PROBLEM DESCRIPTION: Check each line of the data for "scene" and select those that have it.
* * *
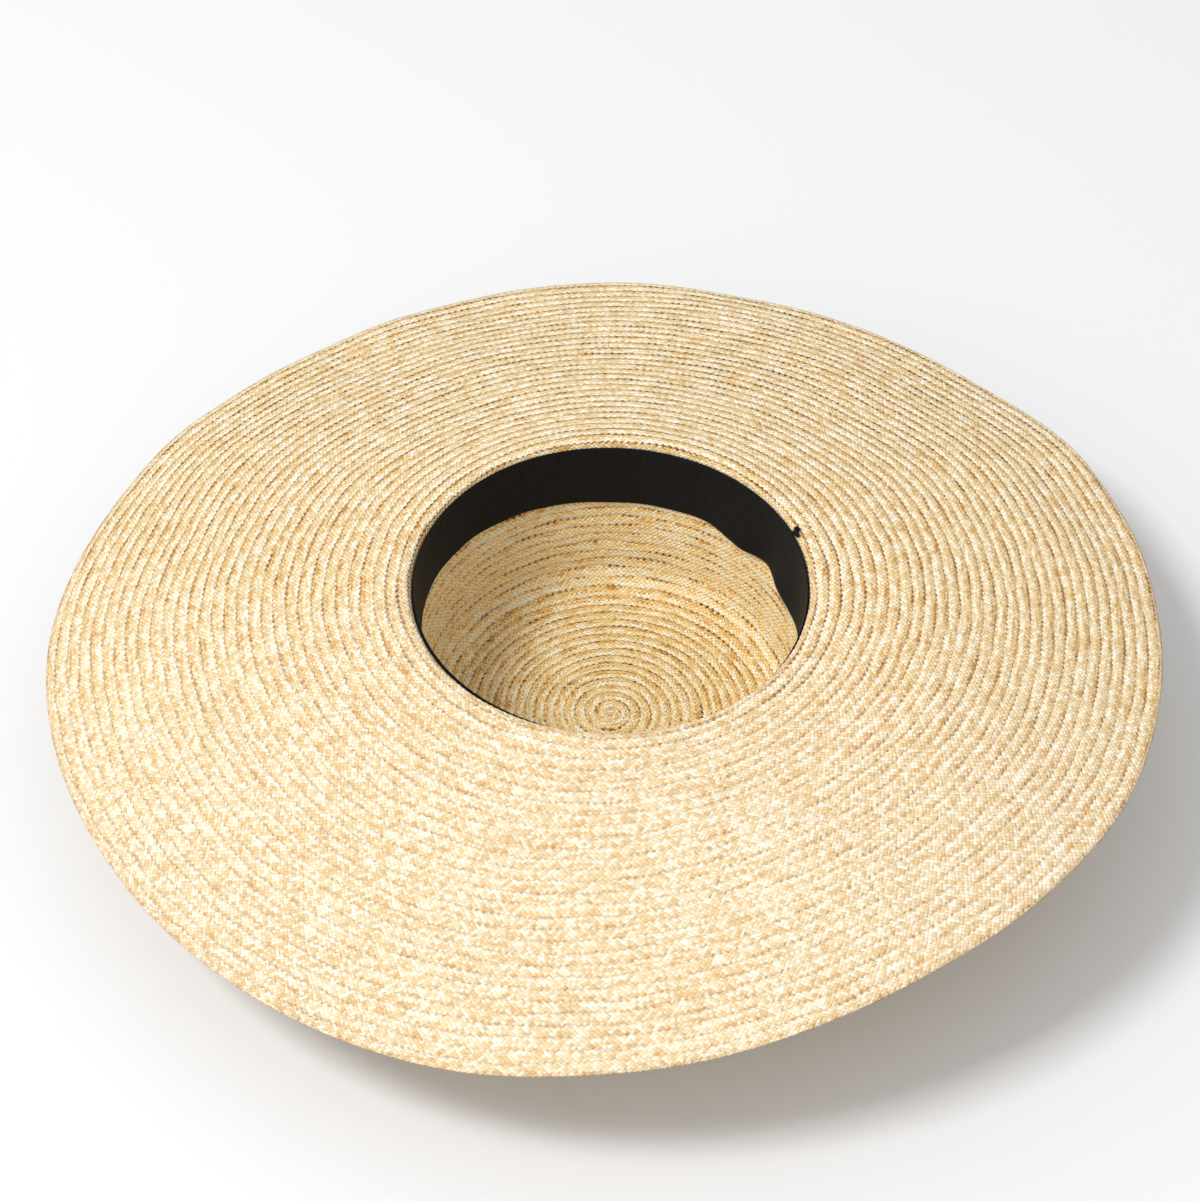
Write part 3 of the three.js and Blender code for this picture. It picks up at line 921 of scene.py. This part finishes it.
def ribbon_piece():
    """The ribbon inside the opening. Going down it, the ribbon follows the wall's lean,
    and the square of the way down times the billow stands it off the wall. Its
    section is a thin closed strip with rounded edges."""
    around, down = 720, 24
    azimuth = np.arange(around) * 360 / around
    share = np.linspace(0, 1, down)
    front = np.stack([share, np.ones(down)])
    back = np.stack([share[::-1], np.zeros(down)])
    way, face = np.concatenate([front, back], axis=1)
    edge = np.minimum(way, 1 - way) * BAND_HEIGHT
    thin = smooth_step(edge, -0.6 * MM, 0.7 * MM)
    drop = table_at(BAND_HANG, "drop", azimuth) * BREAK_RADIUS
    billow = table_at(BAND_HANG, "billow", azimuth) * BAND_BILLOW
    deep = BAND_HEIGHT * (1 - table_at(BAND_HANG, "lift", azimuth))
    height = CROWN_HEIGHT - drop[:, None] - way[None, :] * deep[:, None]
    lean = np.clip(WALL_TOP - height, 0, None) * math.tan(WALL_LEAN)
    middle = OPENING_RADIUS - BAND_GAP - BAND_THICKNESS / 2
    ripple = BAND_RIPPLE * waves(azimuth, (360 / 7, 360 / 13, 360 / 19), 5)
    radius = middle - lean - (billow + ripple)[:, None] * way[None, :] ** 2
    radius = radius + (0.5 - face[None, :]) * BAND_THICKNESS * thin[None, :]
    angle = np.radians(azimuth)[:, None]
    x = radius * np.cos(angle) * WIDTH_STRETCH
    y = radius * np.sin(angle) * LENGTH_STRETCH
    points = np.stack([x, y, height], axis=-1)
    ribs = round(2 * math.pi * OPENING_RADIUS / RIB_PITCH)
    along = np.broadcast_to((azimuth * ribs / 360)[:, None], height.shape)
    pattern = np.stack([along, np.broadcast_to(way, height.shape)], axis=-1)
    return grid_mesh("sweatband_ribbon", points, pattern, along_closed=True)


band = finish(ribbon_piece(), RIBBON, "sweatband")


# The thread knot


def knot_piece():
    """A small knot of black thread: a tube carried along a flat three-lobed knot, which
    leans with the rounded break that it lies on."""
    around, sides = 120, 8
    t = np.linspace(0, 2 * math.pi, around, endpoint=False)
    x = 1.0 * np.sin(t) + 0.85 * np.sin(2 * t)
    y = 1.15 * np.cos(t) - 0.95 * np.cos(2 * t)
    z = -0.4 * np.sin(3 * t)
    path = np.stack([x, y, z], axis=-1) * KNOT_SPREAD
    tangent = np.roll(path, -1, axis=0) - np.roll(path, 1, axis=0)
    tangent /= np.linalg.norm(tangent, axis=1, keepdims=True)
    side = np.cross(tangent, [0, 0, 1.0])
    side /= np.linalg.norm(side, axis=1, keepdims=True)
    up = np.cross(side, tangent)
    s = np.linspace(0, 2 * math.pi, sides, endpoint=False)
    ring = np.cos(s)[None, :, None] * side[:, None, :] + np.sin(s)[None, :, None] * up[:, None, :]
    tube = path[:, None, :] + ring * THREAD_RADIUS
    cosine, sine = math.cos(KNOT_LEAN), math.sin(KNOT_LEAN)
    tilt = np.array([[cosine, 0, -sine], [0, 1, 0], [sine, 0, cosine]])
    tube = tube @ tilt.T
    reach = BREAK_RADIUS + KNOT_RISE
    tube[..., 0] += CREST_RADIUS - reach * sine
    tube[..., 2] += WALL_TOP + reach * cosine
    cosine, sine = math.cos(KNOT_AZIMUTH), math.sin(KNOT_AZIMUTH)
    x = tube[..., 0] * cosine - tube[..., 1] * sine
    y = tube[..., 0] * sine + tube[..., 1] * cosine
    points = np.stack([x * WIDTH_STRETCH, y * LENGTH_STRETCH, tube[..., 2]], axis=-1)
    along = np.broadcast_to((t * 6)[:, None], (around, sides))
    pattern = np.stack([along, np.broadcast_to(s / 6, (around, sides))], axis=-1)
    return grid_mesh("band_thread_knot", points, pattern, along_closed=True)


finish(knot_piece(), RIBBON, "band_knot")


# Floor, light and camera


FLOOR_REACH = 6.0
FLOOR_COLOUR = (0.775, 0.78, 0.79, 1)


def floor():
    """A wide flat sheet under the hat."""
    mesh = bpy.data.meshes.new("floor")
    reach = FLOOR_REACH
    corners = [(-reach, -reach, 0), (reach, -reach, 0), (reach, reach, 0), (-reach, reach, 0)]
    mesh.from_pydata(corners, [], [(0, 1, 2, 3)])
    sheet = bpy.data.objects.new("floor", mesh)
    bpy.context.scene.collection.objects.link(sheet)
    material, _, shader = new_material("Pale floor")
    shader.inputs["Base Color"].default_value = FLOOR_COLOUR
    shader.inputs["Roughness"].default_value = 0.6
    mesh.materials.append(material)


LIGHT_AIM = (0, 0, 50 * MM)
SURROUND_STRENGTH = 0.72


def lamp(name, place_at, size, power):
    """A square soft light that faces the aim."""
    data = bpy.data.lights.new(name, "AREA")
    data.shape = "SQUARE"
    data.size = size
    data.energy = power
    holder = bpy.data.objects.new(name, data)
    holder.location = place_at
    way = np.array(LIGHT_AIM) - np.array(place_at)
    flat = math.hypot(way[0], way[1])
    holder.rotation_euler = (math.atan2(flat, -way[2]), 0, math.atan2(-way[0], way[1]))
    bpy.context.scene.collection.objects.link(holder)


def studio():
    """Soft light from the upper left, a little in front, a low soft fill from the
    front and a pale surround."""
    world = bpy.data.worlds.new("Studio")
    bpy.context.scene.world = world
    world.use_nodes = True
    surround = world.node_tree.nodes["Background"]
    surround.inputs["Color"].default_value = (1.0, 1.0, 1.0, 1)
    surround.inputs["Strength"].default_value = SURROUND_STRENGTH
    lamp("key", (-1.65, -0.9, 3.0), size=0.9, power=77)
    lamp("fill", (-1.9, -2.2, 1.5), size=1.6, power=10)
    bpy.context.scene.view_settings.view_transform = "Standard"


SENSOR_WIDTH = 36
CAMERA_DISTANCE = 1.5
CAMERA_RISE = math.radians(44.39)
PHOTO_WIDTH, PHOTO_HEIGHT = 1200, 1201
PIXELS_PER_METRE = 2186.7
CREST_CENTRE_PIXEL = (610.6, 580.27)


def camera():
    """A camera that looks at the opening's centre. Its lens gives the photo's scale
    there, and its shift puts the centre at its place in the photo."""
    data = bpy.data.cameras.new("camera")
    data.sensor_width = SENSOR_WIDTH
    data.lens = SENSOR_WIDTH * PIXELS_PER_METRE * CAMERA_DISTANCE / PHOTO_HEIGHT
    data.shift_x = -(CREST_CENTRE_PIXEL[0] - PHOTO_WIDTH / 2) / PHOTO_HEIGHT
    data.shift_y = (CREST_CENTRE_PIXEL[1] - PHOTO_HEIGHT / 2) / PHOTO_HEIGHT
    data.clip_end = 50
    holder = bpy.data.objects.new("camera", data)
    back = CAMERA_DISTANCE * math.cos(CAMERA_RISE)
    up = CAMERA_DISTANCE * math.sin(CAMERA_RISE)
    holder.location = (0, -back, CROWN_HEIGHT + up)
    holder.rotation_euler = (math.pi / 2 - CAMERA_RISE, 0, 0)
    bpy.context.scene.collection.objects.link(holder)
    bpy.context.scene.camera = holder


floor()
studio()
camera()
* * *
FULL RESPONSE:
Write part 3 of the three.js and Blender code for this picture. It picks up at line 921 of scene.py. This part finishes it.
    bpy.context.scene.collection.objects.link(sheet)
    bpy.context.scene.collection.objects.link(holder)
    bpy.context.scene.world = world
    bpy.context.scene.view_settings.view_transform = "Standard"
    bpy.context.scene.collection.objects.link(holder)
    bpy.context.scene.camera = holder